Happily, there’s a handful of other antagonists who share the load, most notably Wyatt Russell as John Walker and Daniel Brühl as Baron Zemo. Between Sam, Bucky, Walker and Zemo, we were given an enjoyable psychodrama of four people dealing with Captain America’s legacy in very different ways. Between the four of them, we get to see a fully balanced perspective on how people are supposed to live in this dangerous world. The viewer is obviously pointed in the more righteous direction, but that doesn’t stop the show from allowing us to see how the opposing perspectives could be interpreted as equally righteous. This is part of what makes the action so brutally visceral at times, as many punches are filtered through a lens of brutal amorality. If the show focused entirely on this complex back and forth, it wouldn’t have needed the underdeveloped villain plot.

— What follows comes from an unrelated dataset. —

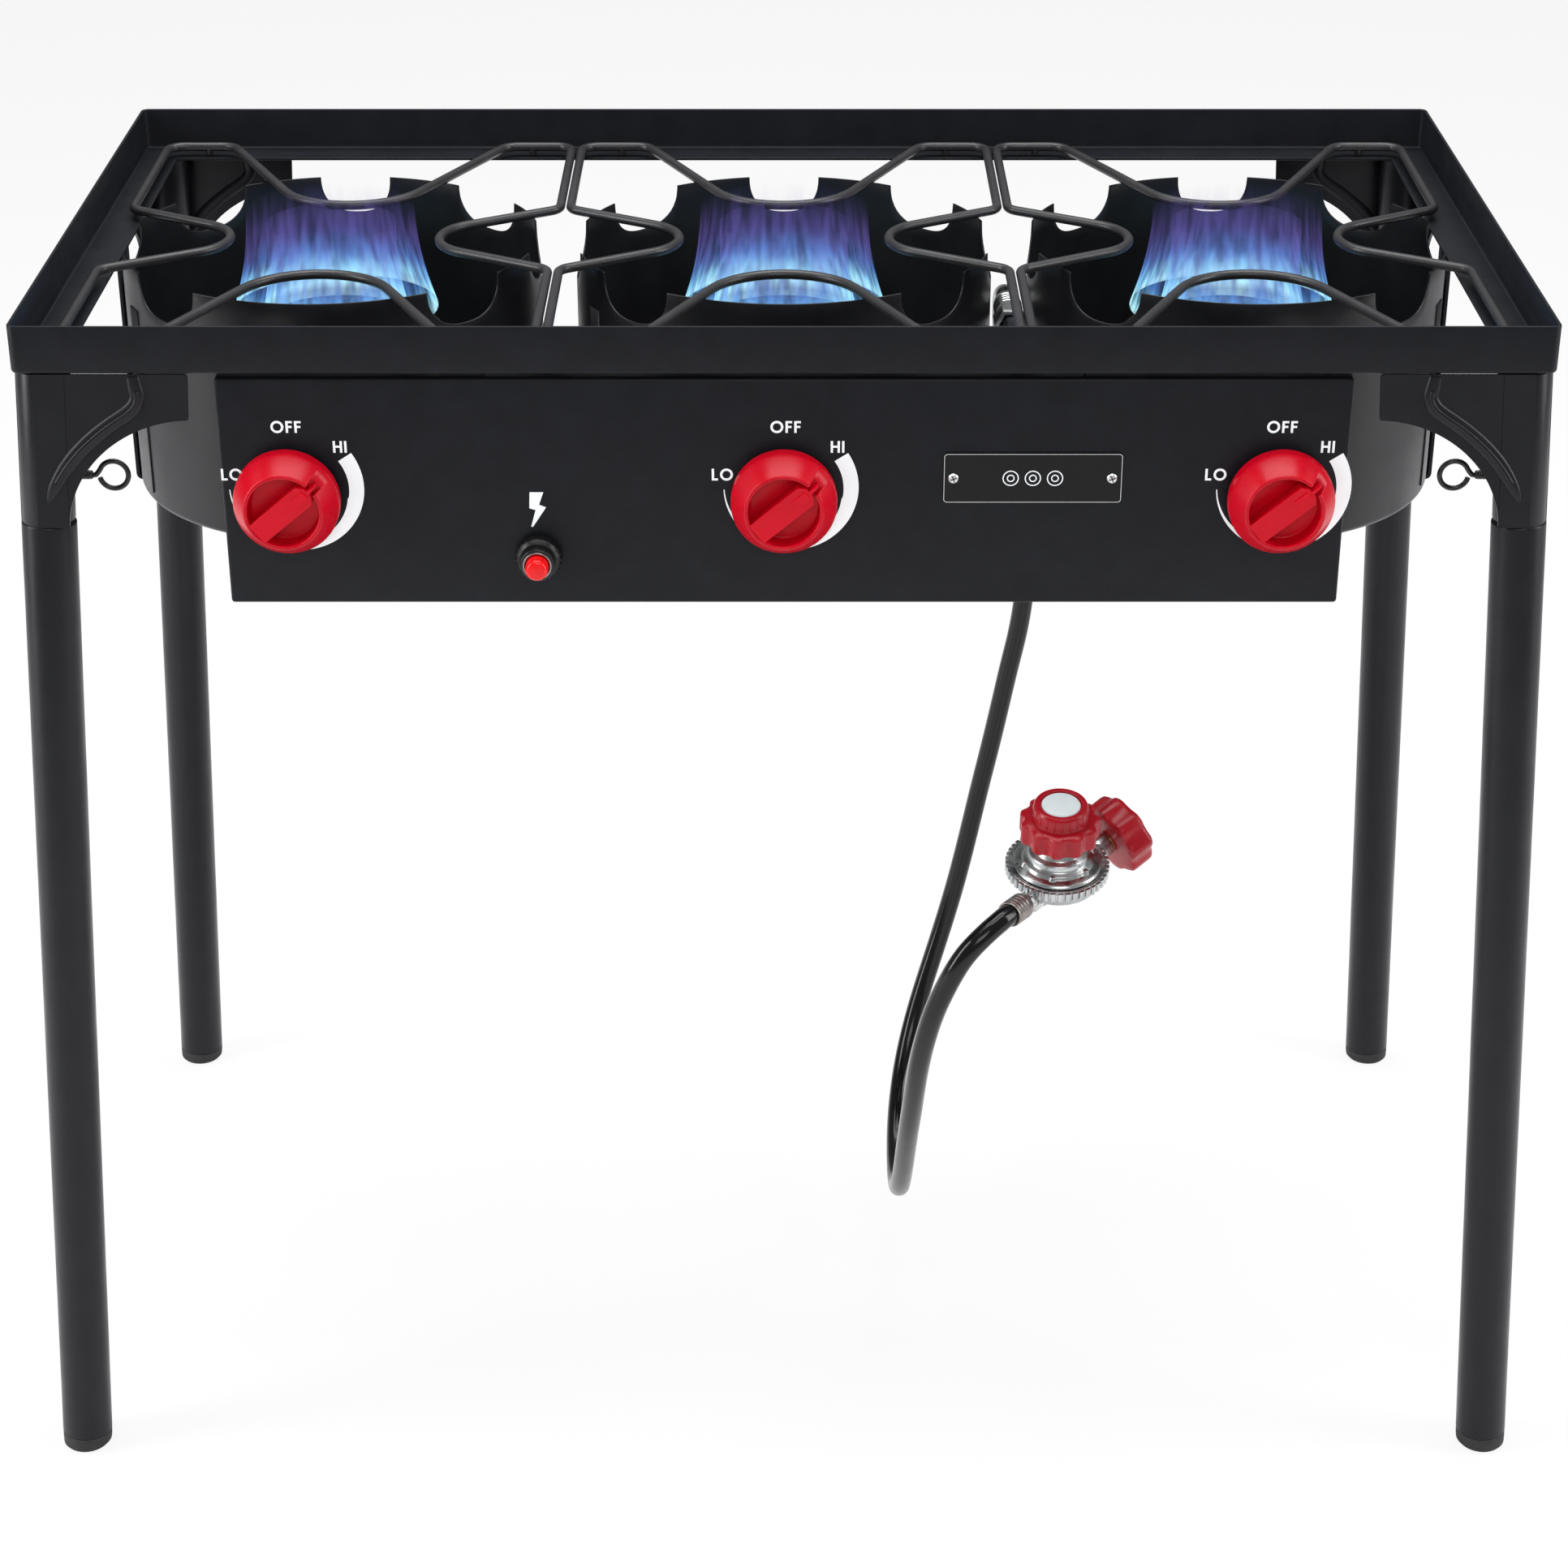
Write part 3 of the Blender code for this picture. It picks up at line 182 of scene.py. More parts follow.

Given how central Captain America is to the MCU, it was always going to be interesting to see how his story would go without him. While there were definitely some teething problems, The Falcon and the Winter Soldier proved there’s still plenty of life left in this corner of the Marvel mega-franchise. The show is keenly aware of that fact, as it has effectively set the stage for future adventures. It’s a minor step down from the Captain America trilogy’s high standards, but at the very least it makes us excited for what’s to come.
Best way to watch it: Take a day off and binge it.